__EXERCISE OBJECTIVE__.
Find how many lines in the material contain "this"; your answer should be that number alone.

__ENTRIES PROVIDED__.
+ + +

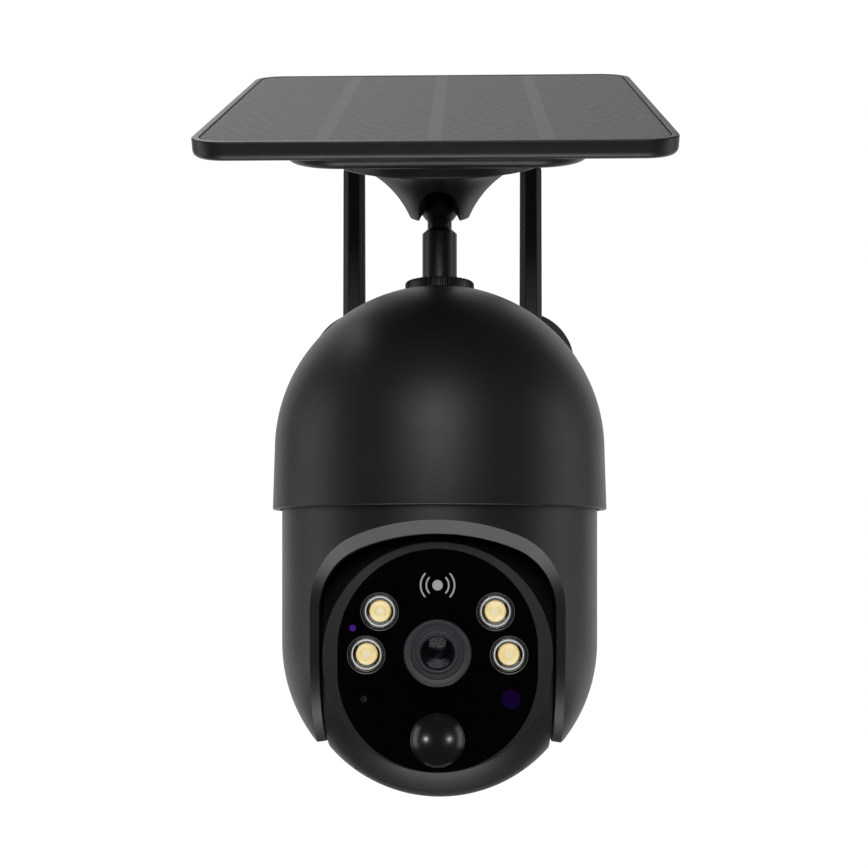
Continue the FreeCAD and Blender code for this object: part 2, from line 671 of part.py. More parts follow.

+ + +

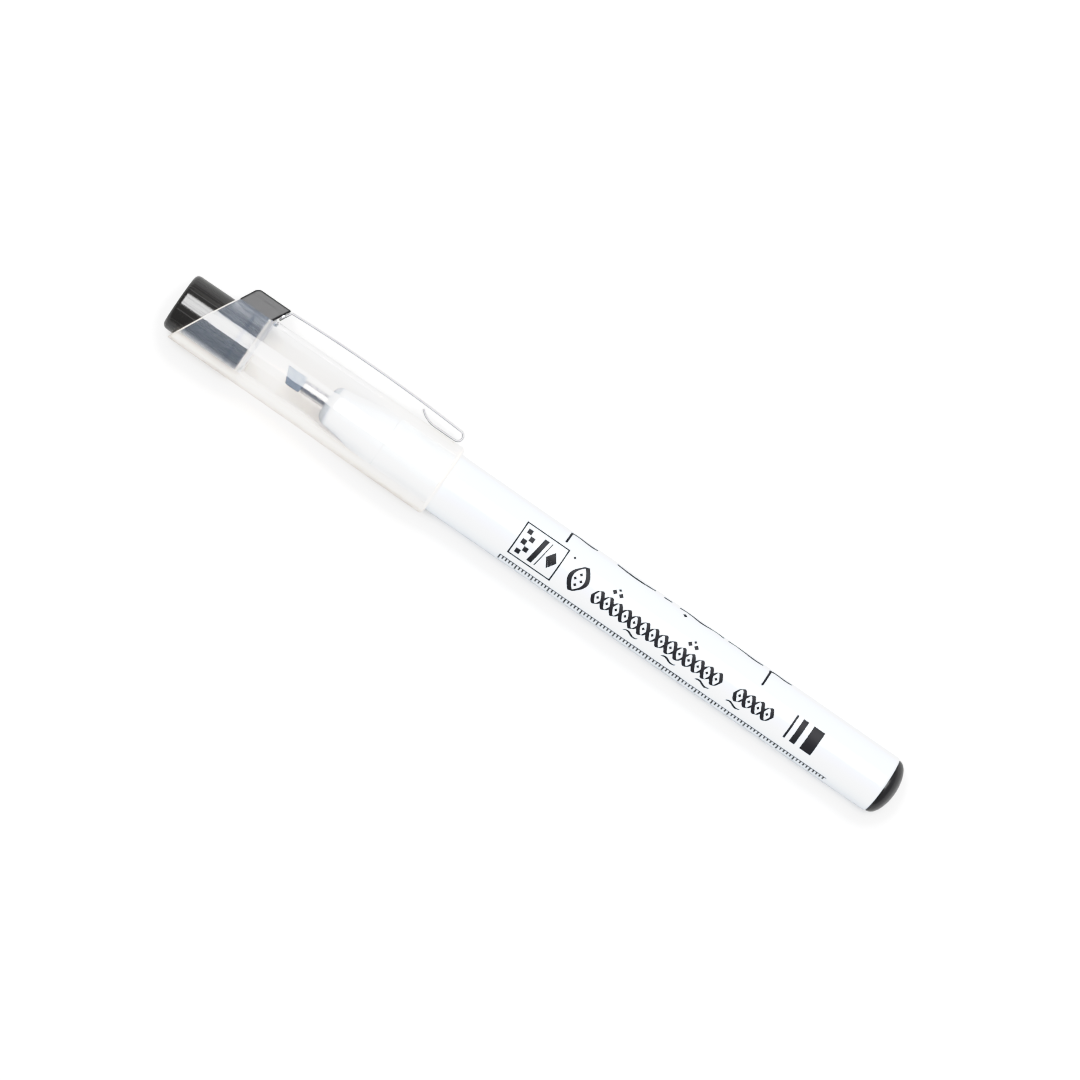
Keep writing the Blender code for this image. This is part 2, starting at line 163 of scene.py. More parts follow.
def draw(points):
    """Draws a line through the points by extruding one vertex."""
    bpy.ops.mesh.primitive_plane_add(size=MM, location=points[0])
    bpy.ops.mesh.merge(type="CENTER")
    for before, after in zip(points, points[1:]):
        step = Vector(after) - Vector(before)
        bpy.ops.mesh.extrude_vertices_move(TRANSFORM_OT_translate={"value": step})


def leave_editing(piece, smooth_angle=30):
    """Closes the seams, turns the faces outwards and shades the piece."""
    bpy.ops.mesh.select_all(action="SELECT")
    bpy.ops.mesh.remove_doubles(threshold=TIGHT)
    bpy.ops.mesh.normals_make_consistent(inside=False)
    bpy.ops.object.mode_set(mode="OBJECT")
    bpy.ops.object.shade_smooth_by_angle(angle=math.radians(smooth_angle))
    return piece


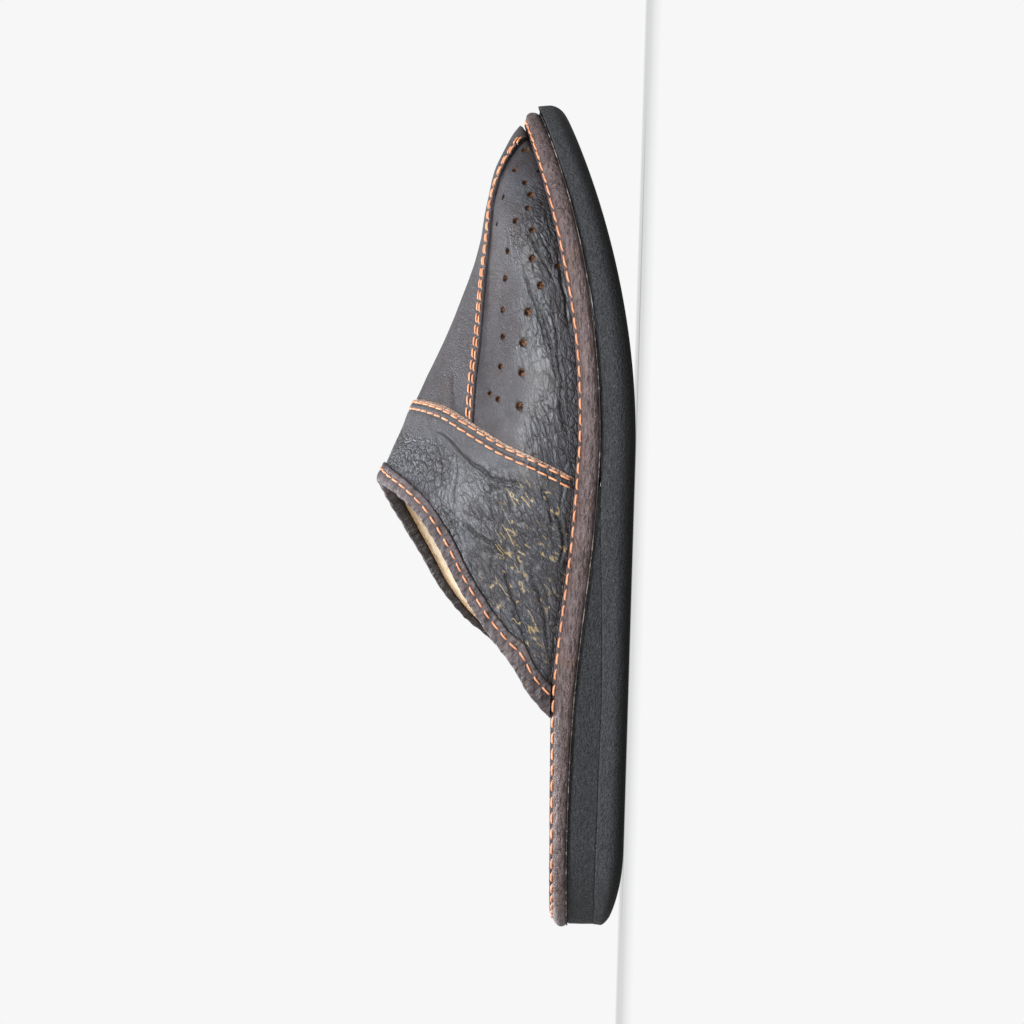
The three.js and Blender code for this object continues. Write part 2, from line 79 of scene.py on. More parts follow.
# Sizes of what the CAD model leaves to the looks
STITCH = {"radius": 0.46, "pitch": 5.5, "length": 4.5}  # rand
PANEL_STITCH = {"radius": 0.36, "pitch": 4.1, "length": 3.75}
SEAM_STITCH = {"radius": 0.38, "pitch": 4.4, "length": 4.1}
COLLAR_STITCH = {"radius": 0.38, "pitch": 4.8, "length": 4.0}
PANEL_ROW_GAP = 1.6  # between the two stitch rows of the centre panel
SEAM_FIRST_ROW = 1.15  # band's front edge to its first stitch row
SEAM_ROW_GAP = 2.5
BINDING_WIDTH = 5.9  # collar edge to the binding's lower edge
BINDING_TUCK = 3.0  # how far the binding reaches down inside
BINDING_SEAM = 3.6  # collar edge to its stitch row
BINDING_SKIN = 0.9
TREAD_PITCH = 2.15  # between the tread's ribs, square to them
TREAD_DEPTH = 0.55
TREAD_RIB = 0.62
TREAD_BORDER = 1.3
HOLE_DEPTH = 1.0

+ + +

__WRITTEN RESPONSE__.
3